Review: The Girl With All The Gifts by Mike Carey

A devastated world, an outbreak of something that drives people to become horrific, cannibalistic monsters; a society that has through stupidity and ineptitude managed to engineer its own collapse. A group of plucky individuals who have to survive against all costs.


These are the stock ingredients of the zombie apocalypse novel, so frequently used now that they have become cliches in their own right across all of post apocalypse fiction but especially for stories concerning zombies. Many people have tried to do something different with them, few have succeeded. Carey, with Girl with All the Gifts may well have done. This novel has all these elements within it and works within their boundaries, but its no common zombie apocalypse story; indeed the word 'zombie' never appears, even though the monsters - the 'Hungrys' - are obviously that. 
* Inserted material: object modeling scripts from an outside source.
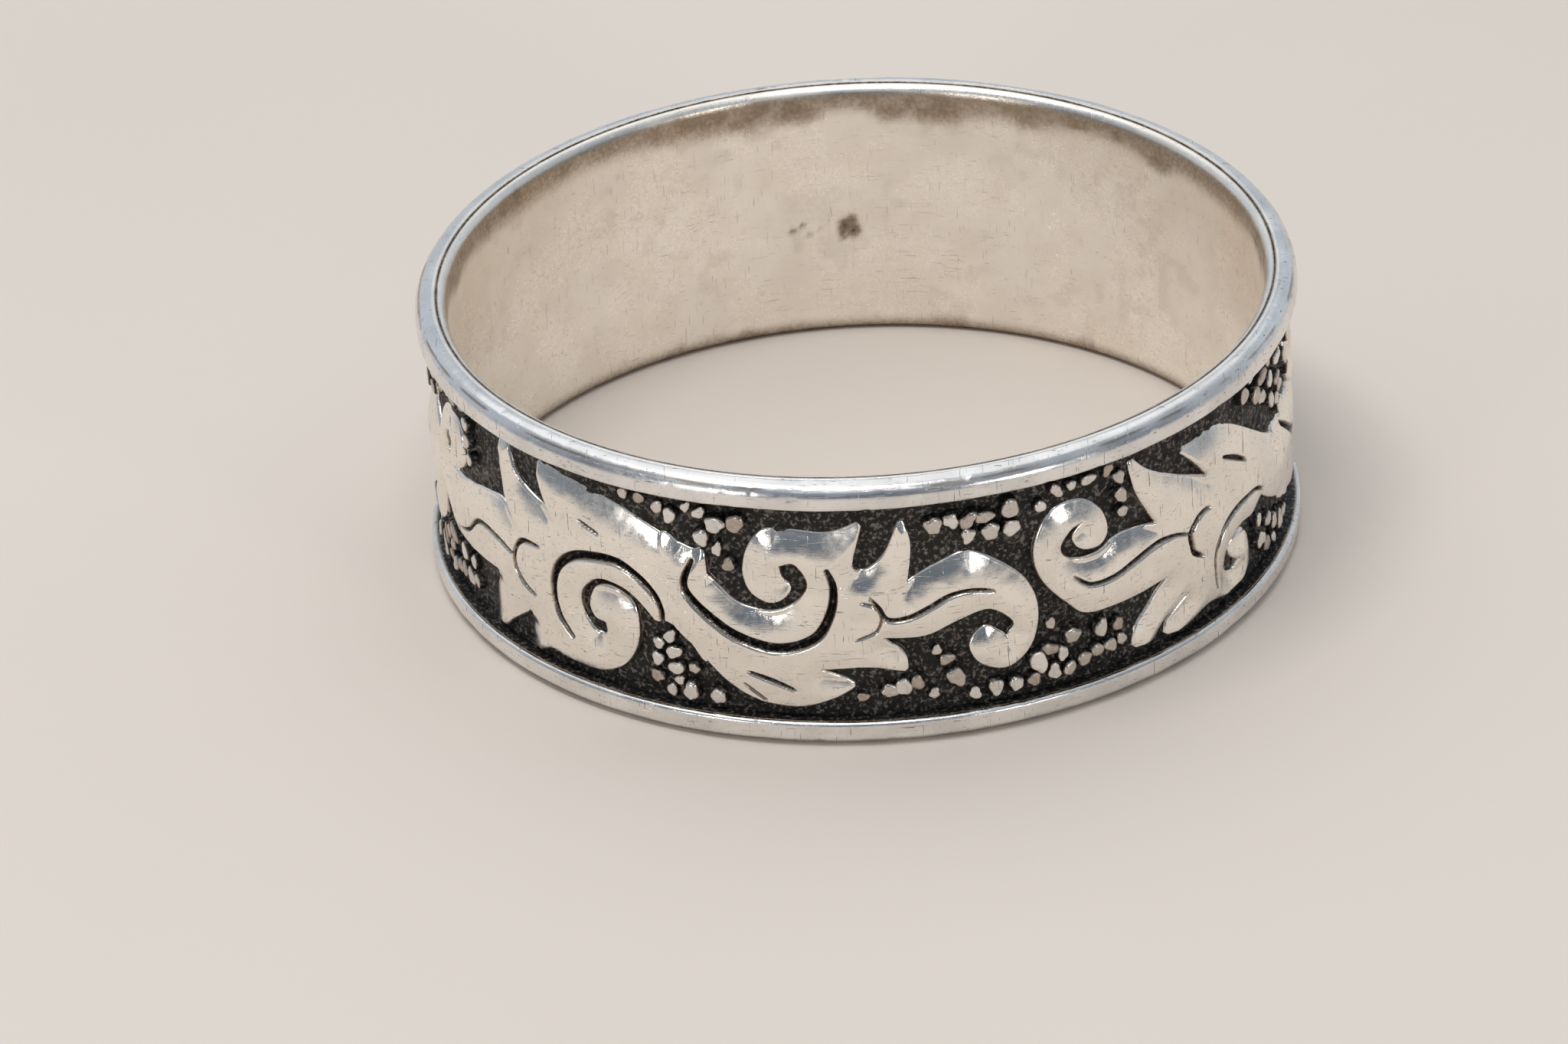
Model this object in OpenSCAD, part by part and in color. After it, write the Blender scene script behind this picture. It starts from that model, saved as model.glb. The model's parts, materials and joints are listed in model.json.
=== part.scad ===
// Scroll-relief wedding band, built up from a plain liner, two rim wires, applied scroll pieces
// and small granules.
// The ring lies flat: Z is the axis of the finger hole, Z = 0 is the face that it rests on,
// and -Y is the front, where a complete scroll is centred. The strip closes at the back, at +Y.

/* [Band] */
// Radius of the finger hole
inner_radius = 9.5; // [7.5:0.05:12]
// Width of the band along the finger
band_width = 6.7; // [5:0.1:9]
// Thickness of the liner under the pattern
liner_thickness = 0.35; // [0.25:0.05:0.8]
// Rounding of the liner's inner edges
lip_round = 0.15; // [0.05:0.01:0.22]

/* [Rim wires] */
// Width of each rim wire along the finger
rim_width = 0.62; // [0.4:0.02:0.9]
// How far the rim wires stand above the liner
rim_height = 0.4; // [0.3:0.02:0.7]
// Rounding of the rim wires' outer edges, away from the pattern
rim_shoulder = 0.26; // [0.1:0.02:0.3]
// Rounding of the rim wires' corners beside the pattern
rim_round = 0.1; // [0.05:0.01:0.1]

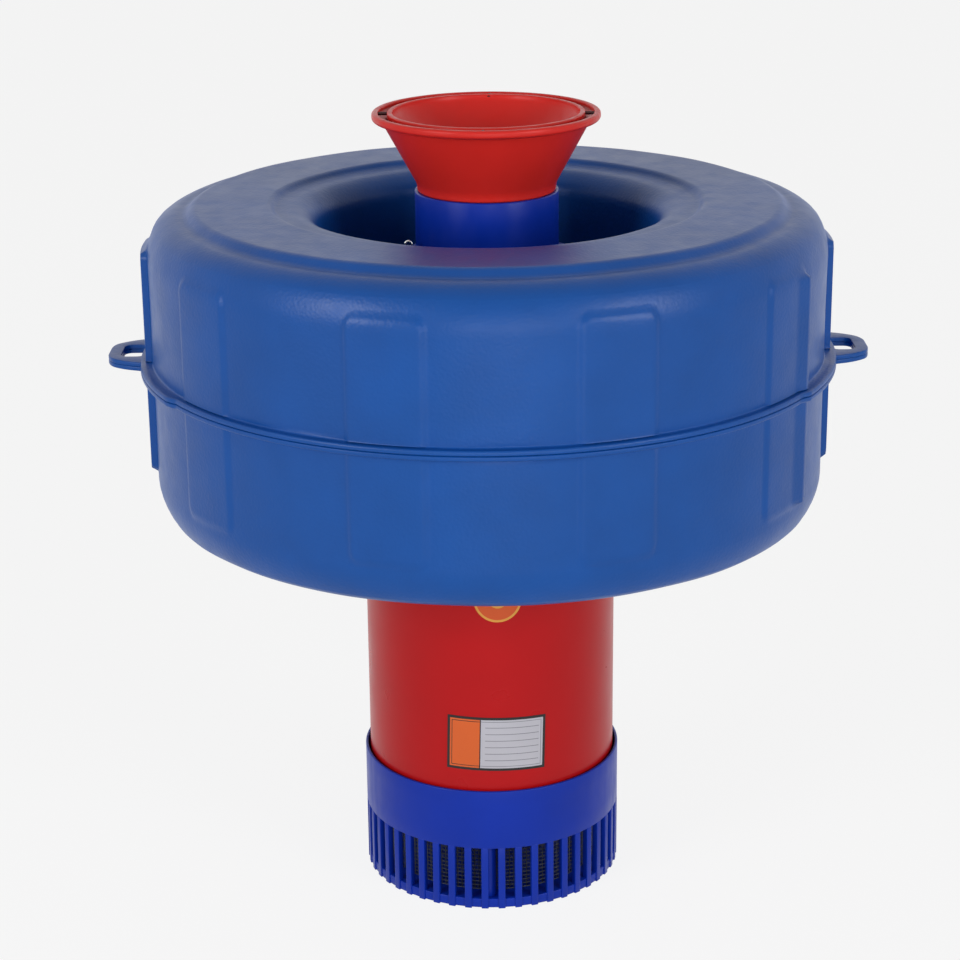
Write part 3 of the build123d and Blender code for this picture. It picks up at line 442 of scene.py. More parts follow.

Despite this the story is skillfully told, keeping a tight on the characters, initially at the military base they inhabit and then on the group of survivors as they escape an attack by savage scavengers to try to make their way to  'Beacon', a place we never see in the novel and which has a talisman like quality for the protagonists. Beacon is safety and home, as much as those things can exist in a fallen world. Nothing else really gets a chance to be explored, and allows Carey to develop the pasts of the four adult characters, establishing who they are, how they came to be at the base and how they relate to the 'Girl' - Melanie.

Melanie is the key figure in this; it is her story and she serves as the protagonist and the catalyst for the events of the narrative. Her nature is in flux throughout the tale, shifting as she grows along with her world. There is an element of hero worship on the author's part; Melanie does not seem to have any real flaws, those are left to the adults. Given her eventual role in the story this may be an attempt to fit her role to a mythological rather than literary structure, but it is never quiet clear if this is intentional or not. Nevertheless she is an interesting character to read, and watch develop as she becomes less victim and more leader. Carey adapts her relationships to the other characters well, allowing her to bond with the soldiers who make up the male contingent of the group, whilst her relationship with the women is complicated and in places contradictory. Melanie's role is also one where she can change the world around her, ultimately bringing a sort of end to the status quo the world has fallen into, albeit one that means that the world will change forever.

The world building feels similar to Margaret Atwood's, albeit without the crazy cults and the slow disintegration of society. The revelation about the cause of the pandemic and its eventual 'cure' I found rather reminiscent to the end of Year of the Flood. The background of the story feels very much in this vein too, with capitalism being outright identified as one cause of the crisis that led to society's collapse; it does feel a little as if the author is wearing his politics on his sleeve. Whilst the novel will undoubtedly be marketed as horror I feel the tone and pace of the work makes it more akin to a post apocalyptic science fiction story than anything else.

In all this is a well written, well realised book even with its few flaws. If you enjoy zombie fiction I recommend it and if you don't but want to try something different then it may be worth a look. Whilst Carey does not reinvent the wheel he includes enough new ideas to raise this above the usual level of this kind of novel and with careful handling provides a book that is not just another run of the mill zombie story but something with heart.